Given an array of distinct integers nums and a target integer target, return the number of possible combinations that add up to target.

The test cases are generated so that the answer can fit in a 32-bit integer.

 

Example 1:

Input: nums = [1,2,3], target = 4
Output: 7
Explanation:
The possible combination ways are:
(1, 1, 1, 1)
(1, 1, 2)
(1, 2, 1)
(1, 3)
(2, 1, 1)
(2, 2)
(3, 1)
Note that different sequences are counted as different combinations.

Example 2:

Input: nums = [9], target = 3
Output: 0

 

Constraints:

  • 1 <= nums.length <= 200
  • 1 <= nums[i] <= 1000
  • All the elements of nums are unique.
  • 1 <= target <= 1000

 

Follow up: What if negative numbers are allowed in the given array? How does it change the problem? What limitation we need to add to the question to allow negative numbers?

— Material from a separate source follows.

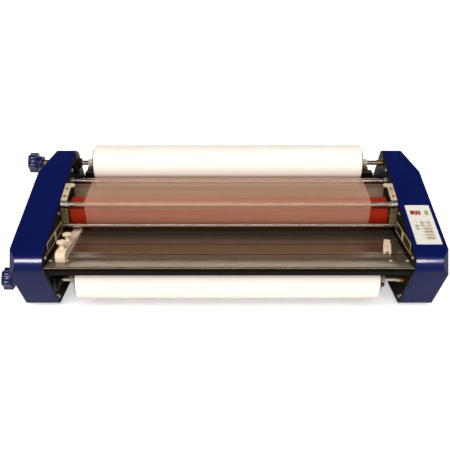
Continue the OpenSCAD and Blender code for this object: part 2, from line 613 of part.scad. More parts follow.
// ---- mains entry in the right cover's back ----
pe = [fx + 23.5, 346, 58];
rocker = [339.5, 86.5];
module power_entry() {
  color([0.05, 0.05, 0.05]) difference() {
    union() {
      translate([pe[0] - 16, pe[1] + 0.1, 29]) cube([32, 2, 80]);
      block([pe[0] - 13.6, pe[1] - 22, 34], [pe[0] + 13.6, pe[1] + 0.2, 104]);
    }
    block([pe[0] - 10, pe[1] - 16, 39], [pe[0] + 10, pe[1] + 6, 66]);
    block([pe[0] - 9.3, pe[1] - 14.6, 72.4], [pe[0] + 9.3, pe[1] + 6, 100.9]);
  }
  // pivot of the rocker
  color([0.05, 0.05, 0.05]) xcyl(1.55, pe[0] - 10.5, pe[0] + 10.5, rocker);
  color([0.75, 0.75, 0.75]) for (z = [45, 52.5, 60]) block([pe[0] - (z == 52.5 ? 2 : -1) - 2, pe[1] - 16.5, z - 1], [pe[0] - (z == 52.5 ? 2 : -1) + 2, pe[1] - 2, z + 1]);
}
module power_switch() {
  color([0.35, 0.03, 0.03]) difference() {
    xext(pe[0] - 8.8, pe[0] + 8.8) polygon([[336, 76], [336, 97], [345, 97.4], [350.6, 96.8], [347.2, 86.5], [346.6, 75.8]]);
    xcyl(1.6, pe[0] - 10, pe[0] + 10, rocker);
  }
}

// ---- feet and fixings ----
frame_screws = [[-45.2, 143.8], [-12.9, 28.9], [160, 118], [232, 160], [40, 96], [320, 60]];
module fasteners_and_feet() {
  color([0.06, 0.06, 0.06]) both_sides() for (y = [40, 304]) translate([fx + 19.5, y, -foot_h]) {
    difference() {
      union() {
        translate([0, 0, 2]) cylinder(r = 14, h = foot_h + 0.2);
        cylinder(r = 12.5, h = 2.01);
        translate([0.5, 0, 5]) cylinder(r = 3, h = foot_h + 3.2);
      }
      translate([0, 0, -1]) cylinder(r = 5, h = 4);
    }
    translate([0.5, 0, foot_h + 5.7]) cylinder(r = 5.5, h = 3, $fn = 6);
    translate([0.5, 0, foot_h + 5]) cylinder(r = 3, h = 1);
  }
  color([0.66, 0.62, 0.52]) both_sides() {
    for (c = screw_yz) {
      xcyl(4, fx - 2.2, fx - 0.1, c);
      xcyl(1.65, fx - 0.2, fx + 5, c);
    }
    for (c = frame_screws) xcyl(3, fx - 1.6, fx - 0.1, c);
    translate([fx - 6.8, 94, 207]) for (y = [12, 38]) translate([0, y * cos(slope), y * sin(slope)]) rotate([slope, 0, 0]) {
      translate([0, 0, 0.1]) cylinder(r = 3.6, h = 2);
      translate([0, 0, -5]) cylinder(r = 2, h = 5.2);
    }
    translate([fx - 8, 83.9, 185.5]) rotate([90, 0, 0]) cylinder(r = 3.2, h = 2);
    translate([fx - 8, 88.5, 185.5]) rotate([90, 0, 0]) cylinder(r = 1.6, h = 5);
  }
  color([0.66, 0.62, 0.52]) for (x = table_screws) {
    translate([x, -45, table_z - 1.5]) cylinder(r = 3.5, h = 1.6);
    translate([x, -45, table_z - 12.2]) cylinder(r = 1.6, h = 11.2);
  }
}

on_machine() {
  left_side_frame();
  right_side_frame();
  left_cover();
  right_cover();
  chassis_pan();
  rear_hood();
  feed_table();
  nip_guard_bar();
  idler_brackets();
  upper_idler_bar();
  rear_idler_bar();
  lower_idler_bar();
  upper_roller_sleeve();
  upper_roller_shaft();
  lower_roller_sleeve();
  lower_roller_shaft();
  bronze_bushes();
  pressure_springs();
  heater_rods();
  upper_pull_roller();
  lower_pull_roller();
  drive_plate();
  drive_motor();
  motor_pinion();
  idler_gear();
  upper_brake_hub();
  upper_mandrel();
  upper_core_chucks();
  upper_film_roll();
  upper_tension_knob();
  lower_brake_hub();
  lower_mandrel();
  lower_core_chucks();
  lower_film_roll();
  lower_tension_knob();
  upper_film_web();
  lower_film_web();
  paper_guide();
  guide_screw_front();
  guide_screw_rear();
  right_stop();
  control_panel();
  display_windows();
  control_board();
  left_key(1);  // left_key_1
  left_key(2);  // left_key_2
  left_key(3);  // left_key_3
  middle_key(1);  // middle_key_1
  middle_key(2);  // middle_key_2
  right_key(1);  // right_key_1
  right_key(2);  // right_key_2
  wide_key(1);  // wide_key_1
  wide_key(2);  // wide_key_2
  wide_key(3);  // wide_key_3
  wide_key(4);  // wide_key_4
  fan_housing();
  fan_rotor();
  power_entry();
  power_switch();
  fasteners_and_feet();
}
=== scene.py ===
import math

import bmesh
import bpy
from mathutils import Matrix, Vector


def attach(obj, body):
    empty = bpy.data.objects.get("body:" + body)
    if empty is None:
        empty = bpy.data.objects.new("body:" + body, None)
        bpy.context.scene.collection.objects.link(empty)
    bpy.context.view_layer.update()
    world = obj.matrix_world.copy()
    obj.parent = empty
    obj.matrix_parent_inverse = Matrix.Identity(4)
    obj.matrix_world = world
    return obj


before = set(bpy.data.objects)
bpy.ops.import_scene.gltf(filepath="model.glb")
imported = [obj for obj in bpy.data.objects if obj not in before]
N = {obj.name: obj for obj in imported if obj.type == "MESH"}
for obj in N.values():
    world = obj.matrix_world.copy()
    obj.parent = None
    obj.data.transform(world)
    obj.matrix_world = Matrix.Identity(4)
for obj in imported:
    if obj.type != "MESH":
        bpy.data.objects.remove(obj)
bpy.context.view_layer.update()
OFF = Vector((17.8, -135.0, 10.0))
FX = 372.0
SLOPE = math.atan2(266.1 - 140, 279 + 86.4)


def P(x, y, z):
    """A point given in millimetres from the machine's own front lower corner line."""
    return (Vector((x, y, z)) + OFF) / 1000


# ---------------------------------------------------------------- camera
cam = bpy.data.objects.new("camera", bpy.data.cameras.new("camera"))
bpy.context.scene.collection.objects.link(cam)
cam.data.lens = 48
cam.data.sensor_width = 36
cam.data.shift_x = -4 / 450
cam.location = (0.0178, -1.2741, 0.7054)
cam.rotation_euler = (math.radians(66), 0, 0)
cam.data.clip_end = 200
bpy.context.scene.camera = cam
bpy.context.scene.view_settings.view_transform = "Standard"


# ---------------------------------------------------------------- materials
def nodes_of(mat):
    mat.use_nodes = True
    nt = mat.node_tree
    nt.nodes.clear()
    out = nt.nodes.new("ShaderNodeOutputMaterial")
    bsdf = nt.nodes.new("ShaderNodeBsdfPrincipled")
    nt.links.new(bsdf.outputs[0], out.inputs[0])
    return nt, bsdf


def tex_coord(nt, scale=(1, 1, 1), rot=(0, 0, 0)):
    tc = nt.nodes.new("ShaderNodeTexCoord")
    mp = nt.nodes.new("ShaderNodeMapping")
    mp.inputs["Scale"].default_value = scale
    mp.inputs["Rotation"].default_value = rot
    nt.links.new(tc.outputs["Object"], mp.inputs["Vector"])
    return mp.outputs[0]


def noise(nt, vec, scale, detail=3.0, rough=0.55, distort=0.0):
    n = nt.nodes.new("ShaderNodeTexNoise")
    n.inputs["Scale"].default_value = scale
    n.inputs["Detail"].default_value = detail
    n.inputs["Roughness"].default_value = rough
    n.inputs["Distortion"].default_value = distort
    nt.links.new(vec, n.inputs["Vector"])
    return n.outputs["Fac"]


def ramp(nt, fac, stops):
    r = nt.nodes.new("ShaderNodeValToRGB")
    els = r.color_ramp.elements
    while len(els) < len(stops):
        els.new(0.5)
    for e, (p, c) in zip(els, stops):
        e.position = p
        e.color = tuple(c) + ((1,) if len(c) == 3 else ())
    nt.links.new(fac, r.inputs["Fac"])
    return r.outputs["Color"]


def maprange(nt, fac, lo, hi, a=0.3, b=0.7):
    m = nt.nodes.new("ShaderNodeMapRange")
    m.inputs["From Min"].default_value = a
    m.inputs["From Max"].default_value = b
    m.inputs["To Min"].default_value = lo
    m.inputs["To Max"].default_value = hi
    nt.links.new(fac, m.inputs["Value"])
    return m.outputs["Result"]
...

Solution Explanation: Combination Sum IV

This problem asks for the number of distinct combinations of numbers from a given array nums that sum up to a target value target. The key is that different sequences are considered different combinations. This suggests a dynamic programming approach.

Approach: Dynamic Programming

We use dynamic programming to solve this problem efficiently. We create a DP array f of size target + 1, where f[i] represents the number of combinations that sum up to i.

  1. Initialization: f[0] = 1. This is because there's one way to achieve a sum of 0 (using no numbers). All other f[i] are initialized to 0.

  2. Iteration: We iterate through the DP array from index 1 up to target. For each index i, we iterate through the numbers in nums. If a number x is less than or equal to i, it means we can potentially use x in a combination that sums to i. The number of ways to reach i using x is equal to the number of ways to reach i - x (because we've already used x). Therefore, we add f[i - x] to f[i].

  3. Result: After iterating through all indices and numbers, f[target] will contain the total number of combinations that sum up to target.

Time Complexity: O(n * target), where n is the length of nums and target is the target sum. We have nested loops iterating through nums and the f array.

Space Complexity: O(target). The space used is dominated by the DP array f.

Code Examples:

The code examples in multiple languages provided in the original response demonstrate this dynamic programming approach. The core logic remains consistent across all languages:

Python3:

class Solution:
    def combinationSum4(self, nums: List[int], target: int) -> int:
        f = [0] * (target + 1)
        f[0] = 1  # Base case: one way to sum to 0
        for i in range(1, target + 1):
            for x in nums:
                if i >= x:
                    f[i] += f[i - x]
        return f[target]

Java:

class Solution {
    public int combinationSum4(int[] nums, int target) {
        int[] dp = new int[target + 1];
        dp[0] = 1;
        for (int i = 1; i <= target; i++) {
            for (int num : nums) {
                if (i >= num) {
                    dp[i] += dp[i - num];
                }
            }
        }
        return dp[target];
    }
}

The other languages (C++, Go, TypeScript, JavaScript, C#) follow a similar structure, only differing in syntax. All implementations achieve the same time and space complexity.